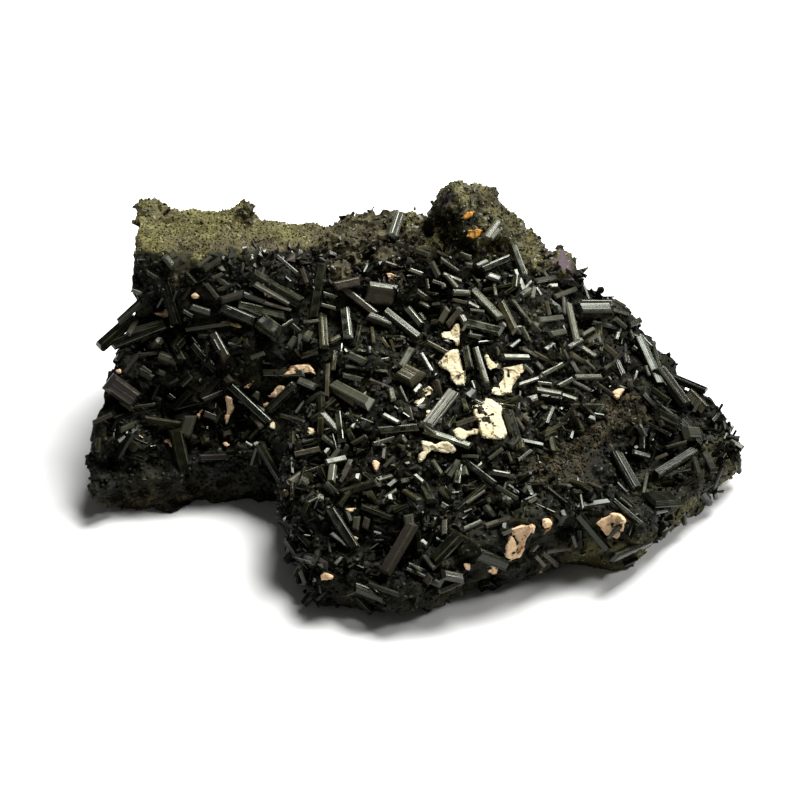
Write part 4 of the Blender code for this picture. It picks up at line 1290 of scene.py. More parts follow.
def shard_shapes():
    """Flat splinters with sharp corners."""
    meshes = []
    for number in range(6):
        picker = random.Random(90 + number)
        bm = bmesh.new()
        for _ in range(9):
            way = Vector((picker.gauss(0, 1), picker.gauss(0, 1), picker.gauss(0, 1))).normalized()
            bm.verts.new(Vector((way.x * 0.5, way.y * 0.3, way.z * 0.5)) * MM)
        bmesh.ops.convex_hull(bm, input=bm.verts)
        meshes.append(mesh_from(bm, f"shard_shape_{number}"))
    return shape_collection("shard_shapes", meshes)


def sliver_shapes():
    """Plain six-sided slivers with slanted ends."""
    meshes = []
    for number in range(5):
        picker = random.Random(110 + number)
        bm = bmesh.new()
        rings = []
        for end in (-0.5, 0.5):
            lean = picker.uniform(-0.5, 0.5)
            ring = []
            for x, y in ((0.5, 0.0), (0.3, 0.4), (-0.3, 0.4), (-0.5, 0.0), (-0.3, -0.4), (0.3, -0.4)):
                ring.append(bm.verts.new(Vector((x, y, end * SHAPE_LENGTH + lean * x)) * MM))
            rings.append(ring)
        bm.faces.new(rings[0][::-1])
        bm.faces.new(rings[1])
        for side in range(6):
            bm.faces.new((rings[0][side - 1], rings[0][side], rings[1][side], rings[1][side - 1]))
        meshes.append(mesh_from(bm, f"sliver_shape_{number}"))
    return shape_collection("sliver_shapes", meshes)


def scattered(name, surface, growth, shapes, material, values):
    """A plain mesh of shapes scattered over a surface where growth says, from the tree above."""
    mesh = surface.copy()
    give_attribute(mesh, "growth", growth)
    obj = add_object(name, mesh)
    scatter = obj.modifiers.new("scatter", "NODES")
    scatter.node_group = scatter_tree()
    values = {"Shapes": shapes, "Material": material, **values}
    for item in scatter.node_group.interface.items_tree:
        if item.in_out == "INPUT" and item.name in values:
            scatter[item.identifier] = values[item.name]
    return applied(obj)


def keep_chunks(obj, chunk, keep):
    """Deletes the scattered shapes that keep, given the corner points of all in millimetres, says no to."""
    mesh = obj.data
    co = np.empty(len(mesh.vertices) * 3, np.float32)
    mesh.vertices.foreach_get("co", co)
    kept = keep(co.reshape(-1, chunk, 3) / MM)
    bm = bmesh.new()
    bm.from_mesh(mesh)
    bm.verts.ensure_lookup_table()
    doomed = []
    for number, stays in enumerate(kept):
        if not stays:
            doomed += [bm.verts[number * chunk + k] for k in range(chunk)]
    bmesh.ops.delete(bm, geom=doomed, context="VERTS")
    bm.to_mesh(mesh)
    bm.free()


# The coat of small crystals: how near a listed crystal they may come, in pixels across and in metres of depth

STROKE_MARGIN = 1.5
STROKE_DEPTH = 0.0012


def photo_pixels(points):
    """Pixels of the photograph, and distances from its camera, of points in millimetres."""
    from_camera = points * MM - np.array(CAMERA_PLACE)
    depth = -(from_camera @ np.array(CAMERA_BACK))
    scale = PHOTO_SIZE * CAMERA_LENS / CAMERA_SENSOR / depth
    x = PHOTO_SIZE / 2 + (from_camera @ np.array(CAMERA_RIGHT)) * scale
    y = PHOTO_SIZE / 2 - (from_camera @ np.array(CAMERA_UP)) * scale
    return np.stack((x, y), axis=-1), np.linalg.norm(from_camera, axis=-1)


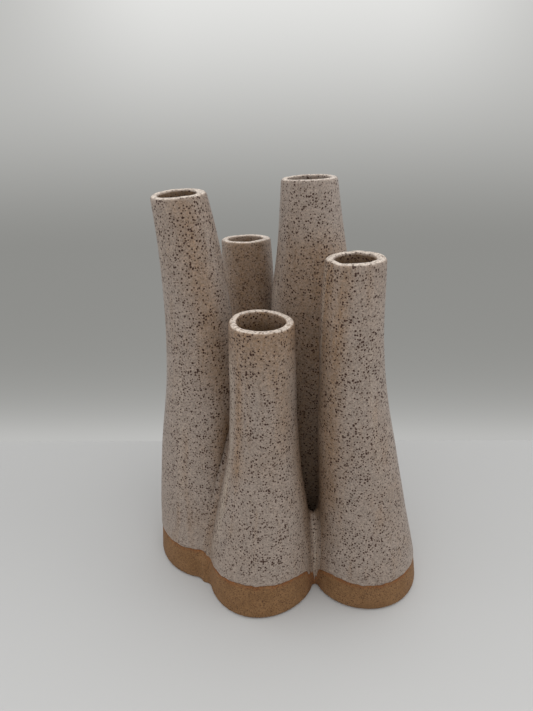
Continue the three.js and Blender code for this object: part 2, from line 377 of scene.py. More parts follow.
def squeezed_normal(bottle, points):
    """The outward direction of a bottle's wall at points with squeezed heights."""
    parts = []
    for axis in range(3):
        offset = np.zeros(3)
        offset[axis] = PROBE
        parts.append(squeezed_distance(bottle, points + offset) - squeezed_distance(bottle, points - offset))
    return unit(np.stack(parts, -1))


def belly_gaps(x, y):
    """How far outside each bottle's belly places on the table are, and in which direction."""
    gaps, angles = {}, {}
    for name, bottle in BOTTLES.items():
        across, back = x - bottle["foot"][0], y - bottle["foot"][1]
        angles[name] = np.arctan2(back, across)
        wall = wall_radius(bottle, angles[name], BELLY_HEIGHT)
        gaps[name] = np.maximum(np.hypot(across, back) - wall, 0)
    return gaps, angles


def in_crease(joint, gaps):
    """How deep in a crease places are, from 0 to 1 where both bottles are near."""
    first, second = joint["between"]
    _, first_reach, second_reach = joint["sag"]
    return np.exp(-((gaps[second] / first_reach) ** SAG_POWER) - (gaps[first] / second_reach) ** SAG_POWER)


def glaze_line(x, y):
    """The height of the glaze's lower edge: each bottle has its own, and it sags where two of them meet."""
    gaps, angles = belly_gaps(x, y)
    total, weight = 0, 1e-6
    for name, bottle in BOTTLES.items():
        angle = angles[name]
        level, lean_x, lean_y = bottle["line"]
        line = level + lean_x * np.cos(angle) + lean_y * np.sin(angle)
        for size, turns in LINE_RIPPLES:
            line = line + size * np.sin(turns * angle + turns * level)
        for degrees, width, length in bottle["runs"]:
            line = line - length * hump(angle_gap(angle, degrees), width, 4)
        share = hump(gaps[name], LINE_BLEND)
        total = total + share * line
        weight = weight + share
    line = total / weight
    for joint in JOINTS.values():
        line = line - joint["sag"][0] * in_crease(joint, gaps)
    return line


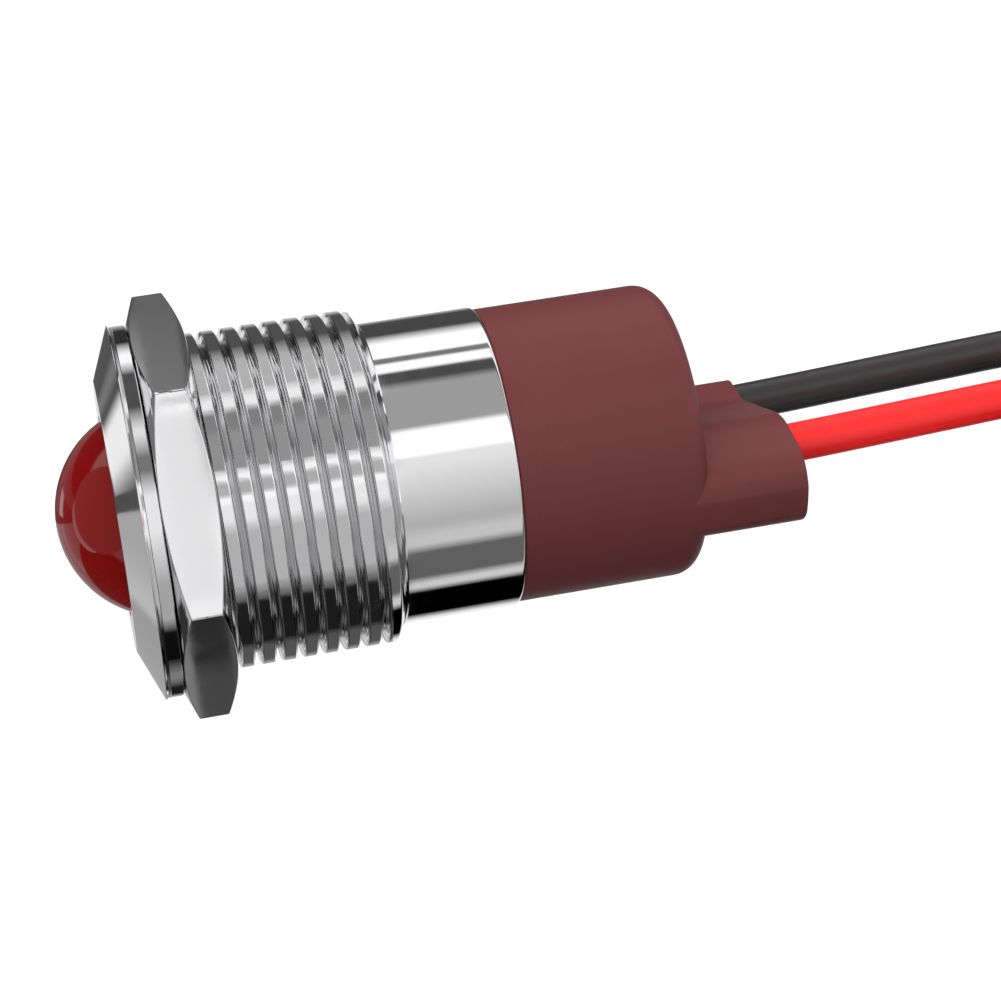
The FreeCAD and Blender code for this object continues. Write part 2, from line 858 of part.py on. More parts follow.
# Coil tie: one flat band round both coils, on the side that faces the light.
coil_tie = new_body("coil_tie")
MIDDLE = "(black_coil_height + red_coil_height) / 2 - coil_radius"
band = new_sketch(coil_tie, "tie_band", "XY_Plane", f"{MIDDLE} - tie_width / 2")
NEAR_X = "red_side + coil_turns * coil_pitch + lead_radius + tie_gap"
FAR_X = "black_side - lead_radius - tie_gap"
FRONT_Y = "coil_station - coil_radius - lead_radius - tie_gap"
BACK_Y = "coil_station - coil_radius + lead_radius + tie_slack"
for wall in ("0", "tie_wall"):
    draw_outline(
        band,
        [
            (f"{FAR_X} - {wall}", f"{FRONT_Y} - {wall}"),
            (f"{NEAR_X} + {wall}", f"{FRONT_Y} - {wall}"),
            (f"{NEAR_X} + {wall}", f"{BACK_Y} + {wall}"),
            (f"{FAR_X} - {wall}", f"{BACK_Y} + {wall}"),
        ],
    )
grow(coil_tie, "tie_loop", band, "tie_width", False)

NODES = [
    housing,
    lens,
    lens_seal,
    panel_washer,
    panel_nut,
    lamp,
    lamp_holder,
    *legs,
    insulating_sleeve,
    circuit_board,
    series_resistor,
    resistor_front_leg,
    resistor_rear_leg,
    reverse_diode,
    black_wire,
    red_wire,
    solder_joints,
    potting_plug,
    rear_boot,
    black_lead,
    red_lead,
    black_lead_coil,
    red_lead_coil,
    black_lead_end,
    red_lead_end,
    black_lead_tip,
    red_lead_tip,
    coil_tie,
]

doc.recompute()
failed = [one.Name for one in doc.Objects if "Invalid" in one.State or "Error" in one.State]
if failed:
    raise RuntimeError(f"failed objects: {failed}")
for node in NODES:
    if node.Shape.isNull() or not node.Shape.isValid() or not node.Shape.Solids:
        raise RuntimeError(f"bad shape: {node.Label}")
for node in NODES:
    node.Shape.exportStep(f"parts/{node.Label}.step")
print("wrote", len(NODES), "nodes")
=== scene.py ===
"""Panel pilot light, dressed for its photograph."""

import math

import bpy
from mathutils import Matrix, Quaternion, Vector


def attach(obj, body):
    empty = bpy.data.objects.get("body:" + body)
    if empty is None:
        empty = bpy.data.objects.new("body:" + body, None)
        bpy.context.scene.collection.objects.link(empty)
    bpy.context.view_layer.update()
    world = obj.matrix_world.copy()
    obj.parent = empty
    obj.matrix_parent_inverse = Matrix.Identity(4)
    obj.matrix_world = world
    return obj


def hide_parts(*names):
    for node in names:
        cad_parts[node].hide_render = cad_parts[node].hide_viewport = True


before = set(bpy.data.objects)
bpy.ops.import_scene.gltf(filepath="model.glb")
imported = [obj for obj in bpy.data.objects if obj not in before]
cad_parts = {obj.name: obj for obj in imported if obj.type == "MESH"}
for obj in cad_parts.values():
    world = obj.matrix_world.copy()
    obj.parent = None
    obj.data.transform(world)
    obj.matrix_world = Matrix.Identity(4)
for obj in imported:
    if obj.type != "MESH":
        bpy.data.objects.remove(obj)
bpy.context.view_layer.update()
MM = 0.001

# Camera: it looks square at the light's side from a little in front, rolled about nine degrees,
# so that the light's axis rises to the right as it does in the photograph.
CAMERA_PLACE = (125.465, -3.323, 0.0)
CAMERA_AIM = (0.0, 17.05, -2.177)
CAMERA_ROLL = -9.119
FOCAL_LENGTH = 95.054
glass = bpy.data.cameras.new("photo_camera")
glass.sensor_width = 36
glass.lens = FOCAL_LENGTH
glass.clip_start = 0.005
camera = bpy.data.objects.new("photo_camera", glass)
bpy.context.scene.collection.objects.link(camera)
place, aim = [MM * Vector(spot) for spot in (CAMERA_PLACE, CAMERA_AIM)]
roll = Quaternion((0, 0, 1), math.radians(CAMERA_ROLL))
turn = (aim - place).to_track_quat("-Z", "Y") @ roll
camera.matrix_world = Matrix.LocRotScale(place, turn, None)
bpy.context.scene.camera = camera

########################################

#### Problem details
Find and copy every line in the entries above where the string "link" occurs.

#### Reply
        bpy.context.scene.collection.objects.link(empty)
bpy.context.scene.collection.objects.link(camera)